De: F. Rocha Antunes - "Desacordo com o Arquitecto Pulido Valente"
Meu Caro Pulido Valente,
Tu és das pessoas que sabem o trabalho e a persistência que dá fazer algo que se acredita que tem de ser feito. O que isso significa de persistência, atenção, disponibilidade para explicar a outros conceitos e questões que saem da superficialidade das notícias do dia. Ou, na linguagem que tu preferes e eu não, o que é o esforço militante.
És respeitado pela tua determinação, pela tua frontalidade, e até pelos teus apelos mais inflamados. Mas como tu também sabes, isso não chega para ter sempre razão. Neste caso não tens razão no comentário que aqui fizeste a propósito do projecto do Arquitecto Siza Vieira em Madrid. E eu, que percebo muito pouco de arquitectura, não entendo essa tua obsessão contra Siza. Ele é tão fraco como arquitecto como tu dizes? Ao ponto de dizeres que faz desenho de moda nos Aliados?
No caso dos Aliados apresentaste uma ideia alternativa para aquele espaço e provaste a todos, com esse exemplo, o enorme potencial criativo que pode ser libertado por uma discussão pública. A discussão pública é desejável em todas as questões que mexem com o espaço público, exigível já em muitas situações de planeamento e imprescindível, pelo menos do ponto de vista da cidadania, no espaço mais significativo da cidade.
Eu não sei o suficiente para ter uma opinião definitiva quanto ao projecto, uma vez que não houve debate público. Uma das vantagens de um debate público é permitir que todos os cidadãos interessados possam formar uma opinião mais qualificada sobre um assunto importante para a cidade. Agora, o que eu contestei, e estou absolutamente contra, independentemente do projecto, ainda que fosse teu, é que uma modificação desta importância se tivesse feito sem se ter promovido uma discussão pública. É uma questão de método essencial numa cidade civilizada.
Não gostei nada que uma empresa pública que apenas para efeitos de gestão operacional é equiparada a empresa privada tivesse tido a oportunidade de oferecer, sem hipótese de discussão pública, um projecto para a Praça principal da cidade. E que como pagava, a Câmara tivesse aceite como boa a oferta. E que o IPPAR se tenha portado de forma tão ligeira, e ainda hoje não se tenha percebido afinal se o processo de classificação dos prédios dos Aliados já caducou, já foi concluído ou, o que é o mais provável, continua em vias de classificação por mais 10 anos. Em resumo, eu opus-me e oponho totalmente quanto ao método como o projecto foi desenvolvido e aprovado. Quanto ao projecto ainda não consegui avaliar completamente.

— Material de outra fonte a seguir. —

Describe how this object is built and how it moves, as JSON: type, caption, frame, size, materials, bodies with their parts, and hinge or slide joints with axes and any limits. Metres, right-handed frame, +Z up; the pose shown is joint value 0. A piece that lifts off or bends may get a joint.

Foram muitos os que, sentados nas cadeiras mas não conformados, deram a sua opinião, como em tantas outras situações. Mas houve muito mais do que isso, feito por alguns, poucos, que deram um exemplo de mobilização e cidadania verdadeiramente invulgares e exemplar: Manuela Ramos e os outros activistas da Campo Aberto, com o seu Aliados. Batalharam, mobilizaram, persistem, esclarecem, intervêm. Convocaram quem queria participar para estar presente numa manifestação para o dia 12 de Novembro, sem correntes a árvore nenhuma, mas com o objectivo de chamar à atenção para o assunto antes das obras começarem efectivamente e apareceram 30 pessoas.
Portanto, não concordo contigo com a ideia que somos todos uns conformados sentados. Alguns não são, como sabes. E o que vem fora de horas, por serôdio, é o teu apelo à mobilização.
A propósito, onde estavas tu no dia 12 de Novembro?
Francisco Rocha Antunes
Promotor imobiliário
PS. Para que não haja equívocos, eu não acredito que os assuntos da cidade se resolvam com manifestações, embora reconheça que evidentemente podem fazer parte de uma onda de contestação. E que a opinião persistente e qualificada sobre um determinado assunto é mais importante que a maioria dos slogans e gritos de uma manifestação. Eu não participei na manifestação, mas participei activamente com os meus comentários contestando o método e a falta de discussão pública.